Luxor Capital Group, as the manager of funds owning 4.2M shares of Ritchie Bros. Auctioneers (RBA), representing approximately 3.6% of the Company’s outstanding shares, announced that it has filed a preliminary proxy statement with the Securities and Exchange Commission in connection with its opposition to proposals to be presented at the upcoming special meeting of RBA shareholders relating to RBA’s proposed merger with IAA, Inc. (IAA). At the Special Meeting, Luxor intends to vote AGAINST the proposal to approve the issuance of RBA common shares to IAA stockholders in connection with the IAA Merger and AGAINST the proposal to adjourn the Special Meeting, if necessary or appropriate, to solicit additional proxies if there are not sufficient votes to approve the share issuance proposal.
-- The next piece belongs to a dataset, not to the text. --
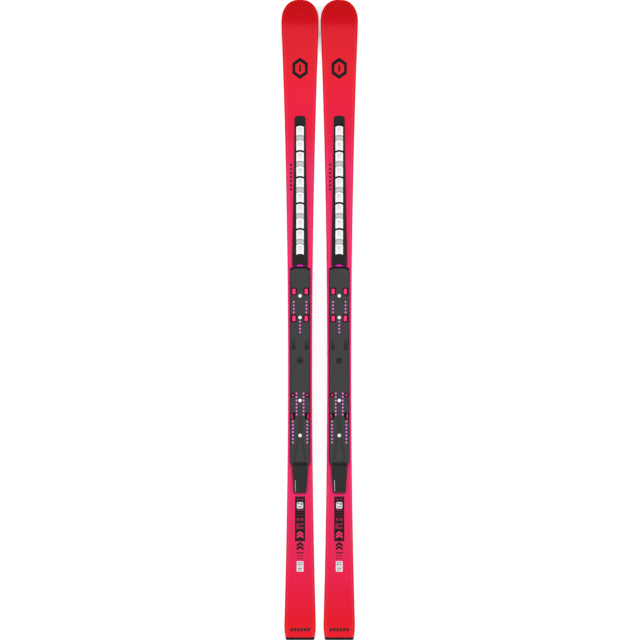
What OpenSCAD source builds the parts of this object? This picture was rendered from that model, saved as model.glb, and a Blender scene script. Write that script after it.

Luxor said, "The preliminary proxy statement details Luxor’s serious concerns with the proposed merger between RBA and IAA, including Luxor’s belief that: Completion of the IAA Merger risks the permanent destruction of over $1.8B of shareholder value. RBA’s shares are dramatically undervalued and should not be used as an acquisition currency at this time. The IAA Merger would severely erode RBA’s business quality and lacks compelling industrial logic. IAA is a highly challenged business that is structurally disadvantaged to its primary competitor and rapidly losing market share. IAA will require a capital intensive, lengthy and highly uncertain turnaround to put a halt to its continuing loss of customers, declining service levels and rapidly deteriorating earnings. RBA’s standalone businesses offer a clear path for the Company to continue compounding its EBITDA by ~20% per year on an organic basis. Given its growth profile and business quality, on a standalone basis, we believe that RBA’s shares are worth over 100% more than current trading levels. The IAA Merger will dilute RBA shareholders with the issuance of ~70% more shares while substantially and permanently lowering the combined Company’s trading multiple and EBITDA growth rate. Post-merger integration and operations will inevitably require RBA to shift management attention and critical resources to IAA’s structurally challenged business. This will take the Company’s focus away from numerous operational initiatives at RBA that are poised to generate additional upside for RBA shareholders without dilution or commensurate risk."